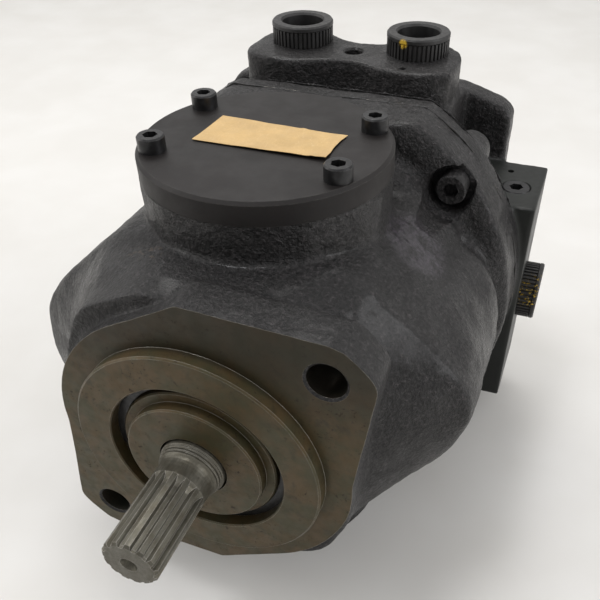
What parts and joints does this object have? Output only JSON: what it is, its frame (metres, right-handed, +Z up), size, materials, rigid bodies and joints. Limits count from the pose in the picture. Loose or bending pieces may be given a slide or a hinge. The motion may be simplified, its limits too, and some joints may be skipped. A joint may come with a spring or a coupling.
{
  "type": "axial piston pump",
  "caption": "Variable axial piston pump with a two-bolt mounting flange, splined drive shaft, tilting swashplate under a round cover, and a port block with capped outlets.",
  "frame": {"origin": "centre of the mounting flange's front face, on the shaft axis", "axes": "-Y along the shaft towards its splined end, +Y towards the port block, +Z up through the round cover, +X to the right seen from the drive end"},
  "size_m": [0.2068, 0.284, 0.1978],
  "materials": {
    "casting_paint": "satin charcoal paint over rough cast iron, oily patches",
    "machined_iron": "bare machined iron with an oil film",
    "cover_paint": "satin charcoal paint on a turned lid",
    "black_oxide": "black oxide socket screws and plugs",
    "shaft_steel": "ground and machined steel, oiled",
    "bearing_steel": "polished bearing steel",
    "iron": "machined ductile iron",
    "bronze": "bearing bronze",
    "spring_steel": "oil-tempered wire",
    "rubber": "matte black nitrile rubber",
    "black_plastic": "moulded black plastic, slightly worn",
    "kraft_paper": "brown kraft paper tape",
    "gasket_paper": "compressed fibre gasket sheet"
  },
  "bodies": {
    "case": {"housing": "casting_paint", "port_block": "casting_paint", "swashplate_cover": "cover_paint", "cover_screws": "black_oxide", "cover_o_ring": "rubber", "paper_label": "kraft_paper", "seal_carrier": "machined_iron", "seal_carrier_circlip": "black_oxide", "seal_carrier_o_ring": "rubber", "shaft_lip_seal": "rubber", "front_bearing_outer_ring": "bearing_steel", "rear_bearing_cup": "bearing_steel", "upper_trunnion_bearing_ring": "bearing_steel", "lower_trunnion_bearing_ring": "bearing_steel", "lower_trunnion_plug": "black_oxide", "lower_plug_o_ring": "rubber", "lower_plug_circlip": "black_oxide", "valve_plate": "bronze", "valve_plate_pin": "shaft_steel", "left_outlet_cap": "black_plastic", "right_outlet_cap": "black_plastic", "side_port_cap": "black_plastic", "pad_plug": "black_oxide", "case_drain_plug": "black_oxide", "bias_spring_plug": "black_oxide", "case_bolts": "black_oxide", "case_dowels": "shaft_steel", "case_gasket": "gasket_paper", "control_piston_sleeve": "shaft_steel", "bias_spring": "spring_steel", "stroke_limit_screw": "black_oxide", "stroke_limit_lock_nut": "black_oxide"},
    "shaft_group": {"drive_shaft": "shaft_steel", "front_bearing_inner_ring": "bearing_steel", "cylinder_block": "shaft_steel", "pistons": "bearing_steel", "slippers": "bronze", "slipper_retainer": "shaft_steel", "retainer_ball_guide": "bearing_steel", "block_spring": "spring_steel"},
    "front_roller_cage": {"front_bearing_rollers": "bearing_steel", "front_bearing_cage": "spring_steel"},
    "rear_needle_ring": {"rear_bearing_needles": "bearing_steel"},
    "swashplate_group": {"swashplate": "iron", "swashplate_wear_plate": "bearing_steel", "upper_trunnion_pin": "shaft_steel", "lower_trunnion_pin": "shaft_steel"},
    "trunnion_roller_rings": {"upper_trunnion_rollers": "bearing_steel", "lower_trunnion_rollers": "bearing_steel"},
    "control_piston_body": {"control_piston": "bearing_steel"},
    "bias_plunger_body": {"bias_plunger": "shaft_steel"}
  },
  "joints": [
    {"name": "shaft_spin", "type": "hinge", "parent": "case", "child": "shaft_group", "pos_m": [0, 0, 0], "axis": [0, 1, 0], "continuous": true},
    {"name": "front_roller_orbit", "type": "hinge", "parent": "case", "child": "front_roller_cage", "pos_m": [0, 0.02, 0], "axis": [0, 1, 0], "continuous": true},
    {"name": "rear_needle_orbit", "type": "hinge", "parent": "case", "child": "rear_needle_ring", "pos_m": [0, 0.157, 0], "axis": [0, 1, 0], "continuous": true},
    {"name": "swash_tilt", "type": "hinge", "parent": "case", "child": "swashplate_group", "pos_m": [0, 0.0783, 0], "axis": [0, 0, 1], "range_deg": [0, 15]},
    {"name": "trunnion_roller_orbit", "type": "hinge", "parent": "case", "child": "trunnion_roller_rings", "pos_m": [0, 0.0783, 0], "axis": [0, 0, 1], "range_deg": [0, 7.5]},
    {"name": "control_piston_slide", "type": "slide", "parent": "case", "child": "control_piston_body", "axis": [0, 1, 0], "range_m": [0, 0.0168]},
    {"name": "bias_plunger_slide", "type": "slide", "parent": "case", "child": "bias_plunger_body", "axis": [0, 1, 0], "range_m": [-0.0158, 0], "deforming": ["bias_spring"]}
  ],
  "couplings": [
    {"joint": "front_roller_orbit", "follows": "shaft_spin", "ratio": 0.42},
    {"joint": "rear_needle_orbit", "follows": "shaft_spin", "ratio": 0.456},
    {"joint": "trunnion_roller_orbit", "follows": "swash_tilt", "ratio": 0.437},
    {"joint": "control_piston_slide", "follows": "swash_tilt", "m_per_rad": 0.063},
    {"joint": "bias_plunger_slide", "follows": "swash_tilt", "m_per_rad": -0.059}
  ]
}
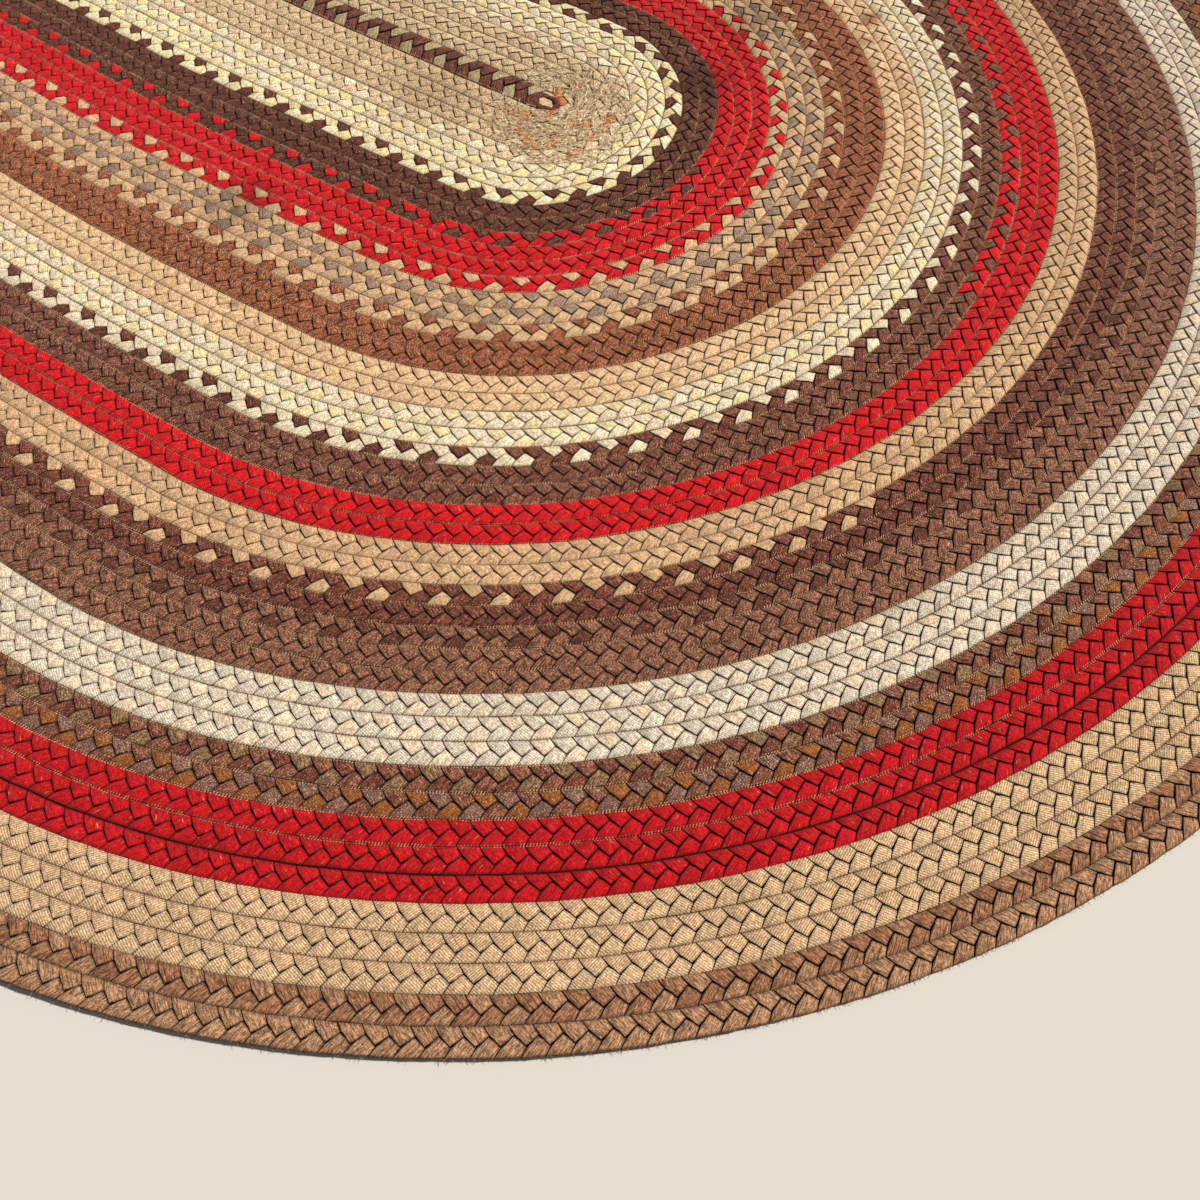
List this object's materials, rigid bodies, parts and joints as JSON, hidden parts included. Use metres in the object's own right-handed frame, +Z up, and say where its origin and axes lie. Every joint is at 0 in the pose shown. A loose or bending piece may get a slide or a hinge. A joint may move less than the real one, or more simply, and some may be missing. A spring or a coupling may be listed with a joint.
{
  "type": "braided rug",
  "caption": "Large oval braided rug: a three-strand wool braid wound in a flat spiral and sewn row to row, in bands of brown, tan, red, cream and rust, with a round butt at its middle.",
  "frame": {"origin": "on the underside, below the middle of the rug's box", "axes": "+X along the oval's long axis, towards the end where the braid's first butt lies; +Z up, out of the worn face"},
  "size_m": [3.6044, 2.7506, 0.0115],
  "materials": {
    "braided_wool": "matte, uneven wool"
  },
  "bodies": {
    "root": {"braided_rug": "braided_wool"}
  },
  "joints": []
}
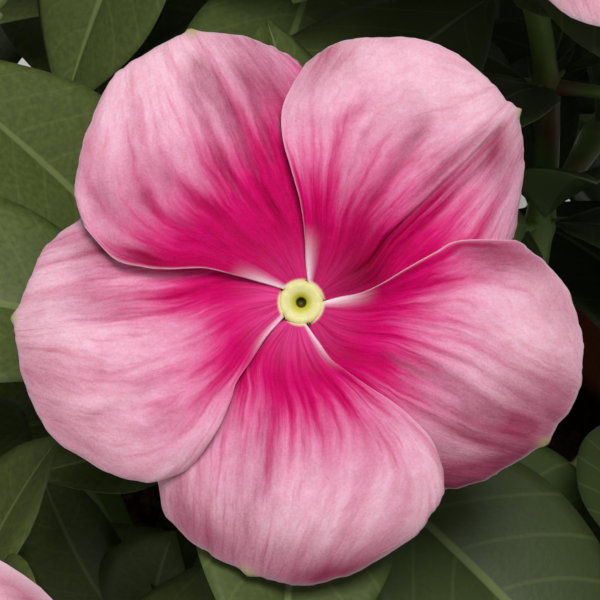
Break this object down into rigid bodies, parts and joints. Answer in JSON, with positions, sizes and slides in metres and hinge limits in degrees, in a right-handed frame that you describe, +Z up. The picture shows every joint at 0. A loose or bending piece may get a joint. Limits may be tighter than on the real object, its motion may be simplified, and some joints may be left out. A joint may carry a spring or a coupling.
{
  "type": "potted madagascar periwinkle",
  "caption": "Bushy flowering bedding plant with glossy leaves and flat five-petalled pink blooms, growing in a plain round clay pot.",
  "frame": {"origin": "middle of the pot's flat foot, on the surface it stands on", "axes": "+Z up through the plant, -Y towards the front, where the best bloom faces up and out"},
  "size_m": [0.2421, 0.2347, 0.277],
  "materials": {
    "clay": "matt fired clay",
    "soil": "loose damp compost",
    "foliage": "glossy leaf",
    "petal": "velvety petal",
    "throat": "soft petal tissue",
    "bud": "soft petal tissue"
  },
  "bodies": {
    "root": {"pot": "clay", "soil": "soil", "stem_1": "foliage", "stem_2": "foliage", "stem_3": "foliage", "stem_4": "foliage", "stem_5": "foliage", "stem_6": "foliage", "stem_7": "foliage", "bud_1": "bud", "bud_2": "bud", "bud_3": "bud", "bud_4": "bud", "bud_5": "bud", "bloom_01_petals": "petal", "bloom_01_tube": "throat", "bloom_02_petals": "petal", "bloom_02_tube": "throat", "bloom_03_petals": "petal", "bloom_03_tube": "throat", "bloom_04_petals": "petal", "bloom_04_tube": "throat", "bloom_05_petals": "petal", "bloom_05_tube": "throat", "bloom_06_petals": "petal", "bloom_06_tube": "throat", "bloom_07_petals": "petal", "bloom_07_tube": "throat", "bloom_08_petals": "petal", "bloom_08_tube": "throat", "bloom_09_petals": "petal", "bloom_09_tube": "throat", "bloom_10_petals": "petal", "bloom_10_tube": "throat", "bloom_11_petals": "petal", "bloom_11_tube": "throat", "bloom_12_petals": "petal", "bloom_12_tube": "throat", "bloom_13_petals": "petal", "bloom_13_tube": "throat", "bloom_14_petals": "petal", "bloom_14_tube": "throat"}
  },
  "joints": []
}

━━━━━━

## Instructions for the task
Count all lines of the data that include "frame". The answer is the number alone.

## Expected output
6